There is NO downward pointing triangle (or any drop down menu, icon, or link) on my screen at all. Only shows my photo, name, and home, which sends me back to homepage. Has Facebook locked me out somehow? Has anyone else encountered this? I have written FB multiple times with out response, as always.


----------



## koigi (May 20, 2012)

I would suggest using a different computer to log in to your Facebook and end the activity of all other sessions that might be active. 
Click on the downward-facing triangle next to the "Home" button ---> Account Settings ----> Security (On the left hand side) ---> Active sessions. 
From there you should see al the devices in which you have logged in to Facebook with but not yet logged out.


----------



## peacepartner (May 19, 2012)

I also tried logging on with a different computer (a PC) and having the same result. (I have used both computers - Mac ans PC - many times with Facebook working correctly until now.)
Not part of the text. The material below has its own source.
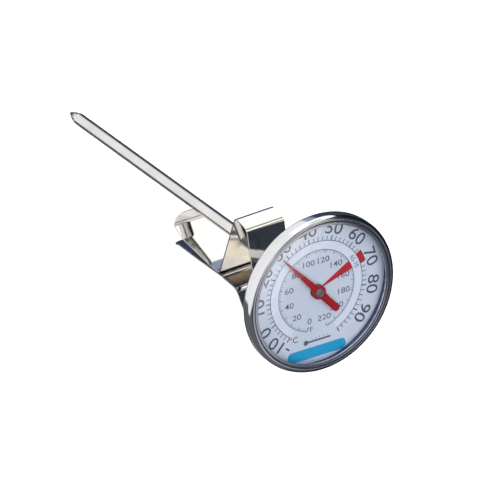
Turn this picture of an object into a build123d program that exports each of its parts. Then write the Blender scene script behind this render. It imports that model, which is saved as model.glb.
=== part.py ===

The help-desk, you, and others are telling me to click on the downward pointing triangle then following on to Account Settings. What I am reporting is that there is NO LONGER A LINK, TRIANGLE, ICON, or DROP-DOWN MENU FOR ACCOUNT SETTINGS OF ANY KIND ON MY SCREEN -- not at the top right hand corner or anywhere else on the page. Only shows my photo, my name, and the word "home", which sends me back to homepage. Has Facebook locked me out somehow? Has anyone else encountered or heard of this? I have written FB multiple times without response, as always.


----------



## peacepartner (May 19, 2012)

koigi said:


> I would suggest using a different computer to log in to your Facebook and end the activity of all other sessions that might be active.
> Click on the downward-facing triangle next to the "Home" button ---> Account Settings ----> Security (On the left hand side) ---> Active sessions.
> From there you should see al the devices in which you have logged in to Facebook with but not yet logged out.


I understand your instructions but this has not worked to resolve the problem. I had also tried logging on with a different computer (a PC) and having the same result. (I have used both computers - Mac ans PC - many times with Facebook working correctly until now.)

The help-desk, you, and others are telling me to click on the downward pointing triangle then following on to Account Settings. What I am reporting is that there is NO LONGER A LINK, TRIANGLE, ICON, or DROP-DOWN MENU FOR ACCOUNT SETTINGS OF ANY KIND ON MY SCREEN -- not at the top right hand corner or anywhere else on the page. Only shows my photo, my name, and the word "home", which sends me back to homepage. Has Facebook locked me out somehow? Has anyone else encountered or heard of this? I have written FB multiple times without response, as always.


----------



## lexinator (Jun 30, 2012)

Hi, I am having the exact same problem. My Account Settings and Logout options disappeared a couple weeks ago. I'm beginning to be quite frustrated by it. Please let me know if you have been able to fix it. Thank you!


----------



## PansyPink (Jul 13, 2012)

I have exactly the same problem! I think it might be because I have not moved across to Timeline and It's Facebooks way of limiting functionality to force people to move!


----------



## MayBee (Sep 2, 2013)

It's 2013 and I'm having the EXACT same problem. Has anyone gotten a solution?


----------